There was a few minor visual hiccups here and there; once when I was in the gullet of a toad, instead of showing the toad as it usually did, it showed Mulaka surrounded by blue, limbs elongated and glitched out. This only lasted a moment, but it was jarring to say the least. Apart from that and occasional camera jitteriness, visually it provides a beautiful and polished experience. Since this is the Switch version, had to play both docked and undocked. And both ways were quite pleasing. There wasn't really a drop in framerate or quality between the two, offering crisp and clear visuals, on the television or laying in bed playing directly on the Switch itself. There are no motion controls and, although might have added a bit more in terms of gameplay, it wasn't really needed.

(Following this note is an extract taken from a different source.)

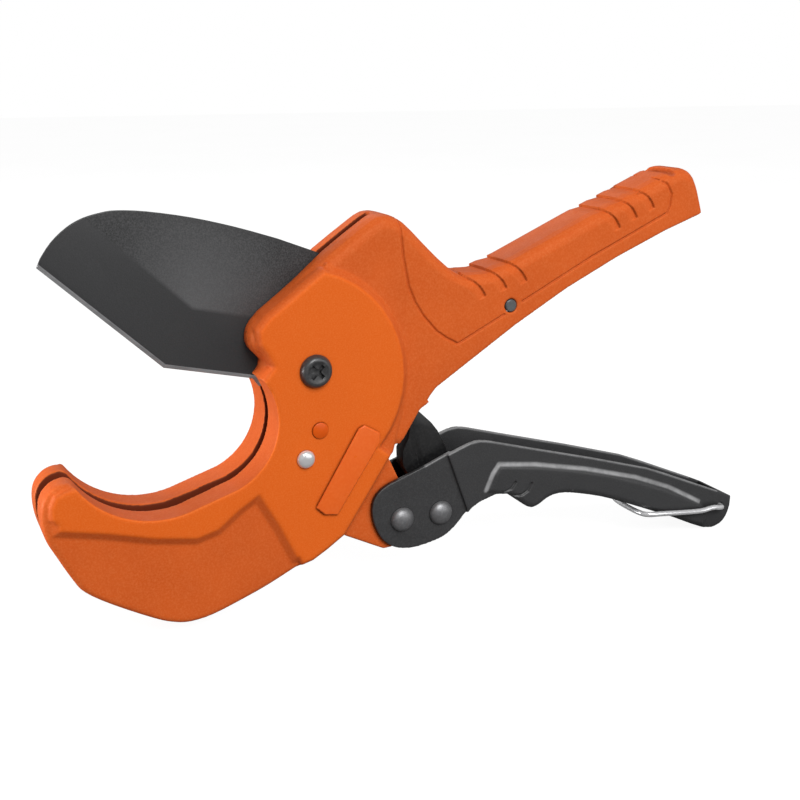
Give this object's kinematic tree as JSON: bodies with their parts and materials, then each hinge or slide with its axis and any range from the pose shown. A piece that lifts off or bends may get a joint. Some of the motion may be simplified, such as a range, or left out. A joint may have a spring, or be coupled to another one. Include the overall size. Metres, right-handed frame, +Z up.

Mulaka is a beautifully well done game, both in terms of appearance and gameplay. It doesn't really do or add anything new to the genre and despite a few flaws and issues, it offers a enjoyable 6-8 hours of exploration and action. With a rich yet simple story, great soundtrack and unique open environments, every part of Mulaka lends to great experience and just goes to show that big things can come from small places. I highly recommend picking this up and going for a run with Mulaka.
+ Fun action
+ Good story
+ Everything works well together
+ Plenty to explore and find
- Slightly clunky
- Some things lack an explanation
It's not the most visually impressive game but it doesn't need to be. It's colorful environments, has an unique soundtrack and an inspired folklore based story that does just what it set out to do.
Controls are pretty tight and the few issues are hardly a thought once you get used to it. It can be clunky but all-in-all Mulaka offers a polished experience from combat to exploration.
After the first play through, there is a plenty to explore and find hidden about. Beyond that, Mulaka should have you coming back for the occasional run down the road.
out of 10
(not an average)
Mulaka is an excellent example of what smaller indie studios have to offer. A rich game, in both terms of story and gameplay, Mulaka is most certainly worth considering.